The official blurb:
A debut collection of witty, biting essays laced with a surprising warmth, from Jen Mann, the writer behind the popular blog People I Want to Punch in the Throat
People I want to punch in the throat:
• anyone who feels the need to bling her washer and dryer
• people who treat their pets like children
Jen Mann doesn’t have a filter, which sometimes gets her in trouble with her neighbors, her fellow PTA moms, and that one woman who tried to sell her sex toys at a home shopping party. Known for her hilariously acerbic observations on her blog, People I Want to Punch in the Throat, Mann now brings her sharp wit to bear on suburban life, marriage, and motherhood in this laugh-out-loud collection of essays. From the politics of joining a play group, to the thrill of mothers’ night out at the gun range, to the rewards of your most meaningful relationship (the one you have with your cleaning lady), nothing is sacred or off-limits. So the next time you find yourself wearing fuzzy bunny pajamas in the school carpool line or accidentally stuck at a co-worker’s swingers party, just think, What would Jen Mann do? Or better yet, buy her book.
People I Want to Punch in the Throat covers a range of topics that circle around family life in the suburbs – husband, kids, coveting mini vans, bitchy super moms, racist toddlers and accidentally attending a party for swingers thrown by a coworker. Oops.
Jen Mann has a blog of the same name that I wasn’t aware of going in. I believe this book is all new material and not simply a collection of past posts so even if you’ve read her stuff before, you can check out this book. Have kids? You’ll love it. Don’t have kids? You’ll still like it.
I’ve read a lot of books that are supposed to be oh so funny and oh so witty. Usually they’re neither and I walk away borderline hating the writer for being this self-obsessed asshat that expects the world to cater to them. This time? The opposite. I found Jen to be perfectly likable in her dislike of most things around her (mainly annoying mothers who believe the only way to raise a child is to hug them 24/7 until they turn 18). Her writing is smart, filled with just the right amount of snark and self-deprecating humor. The book is a series of short essays that readers can relate to whether they have kids or not. I don’t and still dug it. Have a handful (or more…ugh) of annoying people on Facebook that you know from school but haven’t talked to in ten years that are way too excited to share potty training statuses? Know all those things that run through your head that you wish you could say to them? Jen thinks those things too and has written them all down for us to enjoy.

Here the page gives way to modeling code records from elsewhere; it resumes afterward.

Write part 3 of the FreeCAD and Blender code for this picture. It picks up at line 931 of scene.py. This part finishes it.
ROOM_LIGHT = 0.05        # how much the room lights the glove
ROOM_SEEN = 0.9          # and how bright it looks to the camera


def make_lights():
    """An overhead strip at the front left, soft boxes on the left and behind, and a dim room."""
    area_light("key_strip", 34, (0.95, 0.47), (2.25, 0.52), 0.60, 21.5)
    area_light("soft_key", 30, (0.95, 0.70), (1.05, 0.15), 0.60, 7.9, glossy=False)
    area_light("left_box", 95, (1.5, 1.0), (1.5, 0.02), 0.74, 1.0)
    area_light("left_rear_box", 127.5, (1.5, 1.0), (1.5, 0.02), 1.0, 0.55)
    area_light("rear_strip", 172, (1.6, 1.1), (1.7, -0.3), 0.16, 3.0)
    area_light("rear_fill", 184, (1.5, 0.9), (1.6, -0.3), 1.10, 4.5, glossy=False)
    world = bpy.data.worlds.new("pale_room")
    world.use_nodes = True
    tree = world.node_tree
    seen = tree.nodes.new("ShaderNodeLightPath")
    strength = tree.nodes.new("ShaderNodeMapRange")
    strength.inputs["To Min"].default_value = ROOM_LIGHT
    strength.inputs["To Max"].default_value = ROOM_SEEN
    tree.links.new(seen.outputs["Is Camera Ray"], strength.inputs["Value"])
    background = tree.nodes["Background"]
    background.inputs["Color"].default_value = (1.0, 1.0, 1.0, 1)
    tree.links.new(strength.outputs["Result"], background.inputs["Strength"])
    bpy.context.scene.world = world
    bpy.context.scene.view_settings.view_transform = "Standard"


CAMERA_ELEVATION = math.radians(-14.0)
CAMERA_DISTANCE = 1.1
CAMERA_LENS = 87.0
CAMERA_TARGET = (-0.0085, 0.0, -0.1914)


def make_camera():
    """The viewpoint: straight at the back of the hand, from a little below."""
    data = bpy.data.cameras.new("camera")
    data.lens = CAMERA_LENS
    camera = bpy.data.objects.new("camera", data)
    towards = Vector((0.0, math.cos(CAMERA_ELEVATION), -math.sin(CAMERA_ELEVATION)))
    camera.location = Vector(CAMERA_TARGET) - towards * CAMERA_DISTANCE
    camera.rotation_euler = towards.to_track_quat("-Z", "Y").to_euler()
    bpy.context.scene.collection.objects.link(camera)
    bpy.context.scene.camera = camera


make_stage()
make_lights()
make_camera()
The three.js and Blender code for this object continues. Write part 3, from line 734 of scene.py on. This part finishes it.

It’s a fast read – perfect for squeezing in a chapter or two while waiting for your kids to get out is school or dance class or whatever activity is sucking up all your family’s time and money – and an enjoyable one. There’s an accessibility to the stories – less “only moms really get it *winks and elbows*” and more “can you believe this shit?” If you have a sense of humor or need an honest look at modern day parenting with a healthy dose of snark, you’ll be happy you spent the money on this little gem.
I received a free copy of this from the publisher for review.